--- START ---

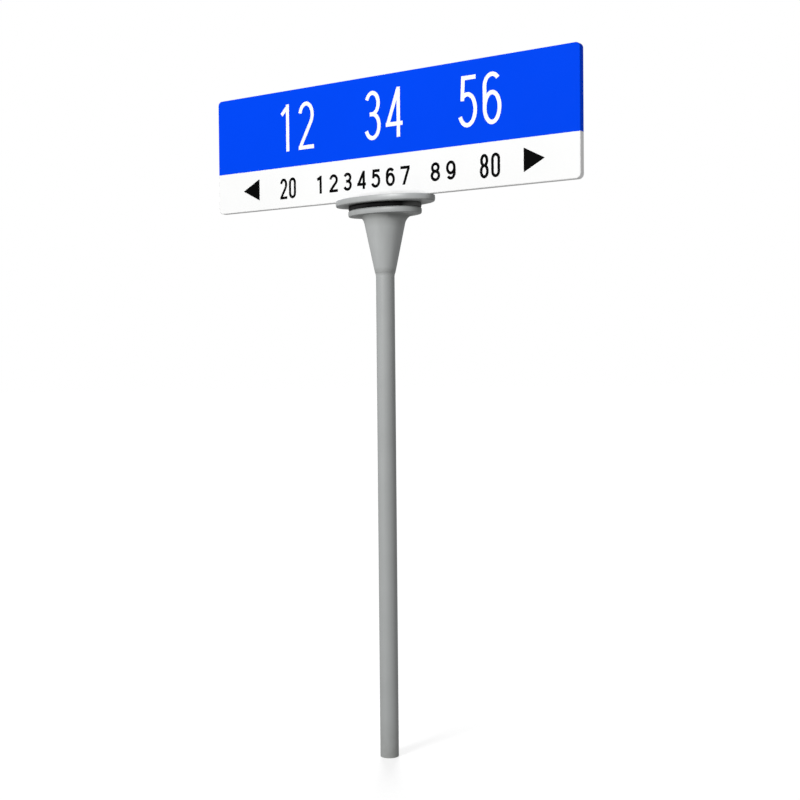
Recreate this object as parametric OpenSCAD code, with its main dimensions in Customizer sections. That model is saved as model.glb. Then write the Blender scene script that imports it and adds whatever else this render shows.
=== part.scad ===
// Two-sided street name sign: a long flat board standing on one round post.
// Origin at the centre of the post's foot, on the ground. +Z is up, the board
// runs along X, and its front face looks towards -Y.

/* [Board] */
// Length of the board
board_w = 1800; // [1200:10:2200]
// Height of the board
board_h = 500; // [400:5:700]
// Thickness of the board over both faces
board_t = 30; // [26:1:50]
// Radius of the board's four corners
corner_r = 20; // [8:1:40]
// Radius that the faces roll into the edges with
edge_r = 4; // [3.5:0.5:12]
// Height of the white lower band
white_h = 173; // [120:1:220]
// Sheet thickness of the two pressed shells
shell_t = 2; // [1:0.5:3]
// Thickness of the reflective sheeting
film_t = 0.5; // [0.4:0.1:1]

/* [Arrows] */
// Length of an arrow, from its tip to its back
arrow_l = 91; // [60:1:110]
// Height of an arrow
arrow_h = 93; // [60:1:110]
// Distance from the board's end to the arrow's tip
arrow_in = 148; // [60:1:200]
// Height of the arrow's tip above the board's foot
arrow_up = 90; // [60:1:110]

/* [Seat] */
// Half length of the upper oval plate
seat_a = 235; // [200:1:260]
// Half width of the upper oval plate
seat_b = 122; // [105:1:140]
// Thickness of the upper oval plate
seat_t = 25; // [16:1:36]
// Half length of the neck's oval flange
flange_a = 170; // [140:1:190]
// Half width of the neck's oval flange
flange_b = 102; // [98:1:110]
// Thickness of the neck's oval flange
flange_t = 25; // [14:1:36]
// Thickness of the black pad between the two plates
pad_t = 19; // [6:1:26]

/* [Post] */
// Outside diameter of the post
post_od = 76; // [60:1:89]
// Wall thickness of the post
post_wall = 3; // [2:0.5:5]
// Height of the neck's lower edge above the ground
neck_z = 1987; // [1600:1:2400]
// Height of the flared neck
neck_h = 233; // [160:1:300]
// Wall thickness of the flared neck
neck_wall = 4; // [3:0.5:6]
// Outside radius of the neck at its top
neck_r = 90; // [80:1:94]
// Height of the weld ring that blends the neck into the post
weld_h = 18; // [4:1:30]

/* [Hidden] */
$fn = 96;

flange_z = neck_z + neck_h;        // underside of the neck's flange
pad_z = flange_z + flange_t;       // underside of the pad
seat_z = pad_z + pad_t;            // underside of the upper plate
board_z = seat_z + seat_t;         // foot of the board
split_z = board_z + white_h;       // line between the white and the blue band
post_top = flange_z - 10;          // the post ends inside the neck
half_t = board_t / 2;
tongue_l = 360;
tongue_h = 90;
rail = 22;                         // section of the inner rails, across the board
rail_h = 20;                       // section of the inner rails, along the board's face

metal = [0.66, 0.67, 0.67];
inner = [0.72, 0.73, 0.74];
blue = [0.02, 0.25, 0.86];
white = [0.96, 0.96, 0.95];
black = [0.06, 0.06, 0.06];

// outline of a rectangle in X and Z with rounded corners, as a list of points
function arc(cx, cz, r, a0) = [for (i = [0 : 8]) [cx + r * cos(a0 + i * 11.25), cz + r * sin(a0 + i * 11.25)]];
function outline(w, h, r) = concat(
  arc(w / 2 - r, h / 2 - r, r, 0), arc(-w / 2 + r, h / 2 - r, r, 90),
  arc(-w / 2 + r, -h / 2 + r, r, 180), arc(w / 2 - r, -h / 2 + r, r, 270));

// rectangle of length l from y = -d back to y = y1, with its two front corners rounded
function section(l, d, r, y1) = concat([[l / 2, y1], [-l / 2, y1]],
  [for (i = [0 : 4]) [-l / 2 + r - r * cos(i * 22.5), -d + r - r * sin(i * 22.5)]],
  [for (i = [0 : 4]) [l / 2 - r + r * sin(i * 22.5), -d + r - r * cos(i * 22.5)]]);

// front half of the board less an inset, back to y1, with its face rolled into its edges
module half_board(inset, y1) {
  w = board_w - 2 * inset;
  h = board_h - 2 * inset;
  d = half_t - inset;
  r = edge_r - inset;
  intersection() {
    translate([0, y1, board_z + board_h / 2]) rotate([90, 0, 0])
      linear_extrude(y1 + half_t) polygon(outline(w, h, corner_r - inset));
    translate([0, 0, board_z - 1]) linear_extrude(board_h + 2) polygon(section(w, d, r, y1));
    translate([-board_w / 2 - 1, 0, board_z + board_h / 2]) rotate([90, 0, 90])
      linear_extrude(board_w + 2) polygon([for (q = section(h, d, r, y1)) [q[1], q[0]]]);
  }
}

// open pan on the front side of the seam: a face and a wall turned back to the seam
module pan(inset, t)
  difference() {
    half_board(inset, 0);
    half_board(inset + t, 1);
  }

module blue_half() translate([-board_w, -board_t, split_z]) cube([2 * board_w, 2 * board_t, board_h]);
module white_half() translate([-board_w, -board_t, board_z - 10]) cube([2 * board_w, 2 * board_t, white_h + 10]);

// oval plate of half length a, half width b and thickness t
module oval(a, b, t)
  linear_extrude(t) polygon([for (i = [0 : 95]) [a * cos(i * 3.75), b * sin(i * 3.75)]]);

// flat box bar given by its centre in X, its foot in Z and its sizes
module bar(x, z, l, h) translate([x - l / 2, -rail / 2, z]) cube([l, rail, h]);

module post_tube()
  color(metal) difference() {
    cylinder(h = post_top, d = post_od);
    translate([0, 0, -1]) cylinder(h = post_top + 2, d = post_od - 2 * post_wall);
  }

module neck_weld()
  color(metal) rotate_extrude() polygon([
    [post_od / 2, neck_z - weld_h], [post_od / 2 + neck_wall * 0.9, neck_z], [post_od / 2, neck_z]]);

module flared_neck()
  color(metal) rotate_extrude() polygon([
    [post_od / 2, neck_z], [post_od / 2 + neck_wall, neck_z],
    [neck_r, flange_z], [neck_r - neck_wall, flange_z]]);

module neck_flange()
  color(metal) translate([0, 0, flange_z]) oval(flange_a, flange_b, flange_t);

module rubber_gasket()
  color(black) translate([0, 0, pad_z]) oval(flange_a - 1, flange_b - 1, pad_t);

module seat_plate()
  color(metal) translate([0, 0, seat_z]) oval(seat_a, seat_b, seat_t);

// upright tongue that fills the foot of the board and carries it
module seat_tongue()
  color(inner) translate([-tongue_l / 2, -rail / 2, board_z])
    cube([tongue_l, rail, shell_t + film_t + tongue_h]);

in_x = board_w / 2 - film_t - shell_t;    // inside of the shells, half length
in_z0 = board_z + film_t + shell_t;
in_z1 = board_z + board_h - film_t - shell_t;

module bottom_rail()
  color(inner) for (s = [-1, 1])
    bar(s * (tongue_l / 2 + (in_x - corner_r - tongue_l / 2) / 2), in_z0, in_x - corner_r - tongue_l / 2, rail_h);

module top_rail() color(inner) bar(0, in_z1 - rail_h, 2 * (in_x - corner_r), rail_h);

module stile(s) bar(s * (in_x - corner_r - rail_h / 2), in_z0 + rail_h, rail_h, in_z1 - in_z0 - 2 * rail_h);
module left_stile() color(inner) stile(-1);
module right_stile() color(inner) stile(1);

module upright(s) bar(s * 120, in_z0 + tongue_h, rail_h, in_z1 - rail_h - in_z0 - tongue_h);
module left_upright() color(inner) upright(-1);
module right_upright() color(inner) upright(1);

// slot in the foot of the board that the tongue passes through
module tongue_slot() translate([-tongue_l / 2, -rail / 2, board_z - 1]) cube([tongue_l, rail, shell_t + film_t + 2]);

module shell() difference() { pan(film_t, shell_t); tongue_slot(); }
module front_shell() color(inner) shell();
module back_shell() color(inner) mirror([0, 1, 0]) shell();

module front_blue_sheeting() color(blue) intersection() { pan(0, film_t); blue_half(); }
module white_sheeting() difference() {
  intersection() { pan(0, film_t); white_half(); }
  tongue_slot();
}
module front_white_sheeting() color(white) white_sheeting();
module back_blue_sheeting() color(blue) mirror([0, 1, 0]) intersection() { pan(0, film_t); blue_half(); }
module back_white_sheeting() color(white) mirror([0, 1, 0]) white_sheeting();

// arrow head that points to -X, on the front face
module arrow()
  translate([-board_w / 2 + arrow_in, -half_t, board_z + arrow_up]) rotate([90, 0, 0])
    linear_extrude(film_t) polygon([[0, 0], [arrow_l, -arrow_h / 2], [arrow_l, arrow_h / 2]]);

module front_left_arrow() color(black) arrow();
module front_right_arrow() color(black) mirror([1, 0, 0]) arrow();
module back_left_arrow() color(black) mirror([0, 1, 0]) arrow();
module back_right_arrow() color(black) mirror([0, 1, 0]) mirror([1, 0, 0]) arrow();

post_tube();
neck_weld();
flared_neck();
neck_flange();
rubber_gasket();
seat_plate();
seat_tongue();
bottom_rail();
top_rail();
left_stile();
right_stile();
left_upright();
right_upright();
front_shell();
back_shell();
front_blue_sheeting();
front_white_sheeting();
back_blue_sheeting();
back_white_sheeting();
front_left_arrow();
front_right_arrow();
back_left_arrow();
back_right_arrow();
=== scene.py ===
import math

import bmesh
import bpy
from mathutils import Matrix, Vector, geometry


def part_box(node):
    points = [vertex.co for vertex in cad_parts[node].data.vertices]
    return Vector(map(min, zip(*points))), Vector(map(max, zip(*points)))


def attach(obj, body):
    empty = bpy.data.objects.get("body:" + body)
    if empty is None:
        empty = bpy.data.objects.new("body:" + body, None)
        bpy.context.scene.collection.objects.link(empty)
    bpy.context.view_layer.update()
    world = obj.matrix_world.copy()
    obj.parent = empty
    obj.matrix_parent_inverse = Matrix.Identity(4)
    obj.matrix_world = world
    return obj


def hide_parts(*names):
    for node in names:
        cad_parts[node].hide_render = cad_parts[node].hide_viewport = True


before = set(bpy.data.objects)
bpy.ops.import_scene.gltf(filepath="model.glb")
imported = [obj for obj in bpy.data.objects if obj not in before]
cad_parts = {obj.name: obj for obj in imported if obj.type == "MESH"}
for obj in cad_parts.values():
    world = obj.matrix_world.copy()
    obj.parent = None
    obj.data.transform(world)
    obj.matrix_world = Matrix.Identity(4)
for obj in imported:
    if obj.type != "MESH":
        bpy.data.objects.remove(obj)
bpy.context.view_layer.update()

# ---------------------------------------------------------------- sizes, read from the frame where it has them
board_lo, board_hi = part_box("front_blue_sheeting")
white_lo, white_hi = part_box("front_white_sheeting")
seat_lo, seat_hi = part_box("seat_plate")
pad_lo, pad_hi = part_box("rubber_gasket")
fl_lo, fl_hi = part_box("neck_flange")
neck_lo, neck_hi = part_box("flared_neck")
post_lo, post_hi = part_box("post_tube")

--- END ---

### Exercise task
Repeat exactly the lines from the one containing "post_tube();" through the one containing "for node in", both included, and nothing else.

### Answer for this exercise
post_tube();
neck_weld();
flared_neck();
neck_flange();
rubber_gasket();
seat_plate();
seat_tongue();
bottom_rail();
top_rail();
left_stile();
right_stile();
left_upright();
right_upright();
front_shell();
back_shell();
front_blue_sheeting();
front_white_sheeting();
back_blue_sheeting();
back_white_sheeting();
front_left_arrow();
front_right_arrow();
back_left_arrow();
back_right_arrow();
=== scene.py ===
import math

import bmesh
import bpy
from mathutils import Matrix, Vector, geometry


def part_box(node):
    points = [vertex.co for vertex in cad_parts[node].data.vertices]
    return Vector(map(min, zip(*points))), Vector(map(max, zip(*points)))


def attach(obj, body):
    empty = bpy.data.objects.get("body:" + body)
    if empty is None:
        empty = bpy.data.objects.new("body:" + body, None)
        bpy.context.scene.collection.objects.link(empty)
    bpy.context.view_layer.update()
    world = obj.matrix_world.copy()
    obj.parent = empty
    obj.matrix_parent_inverse = Matrix.Identity(4)
    obj.matrix_world = world
    return obj


def hide_parts(*names):
    for node in names:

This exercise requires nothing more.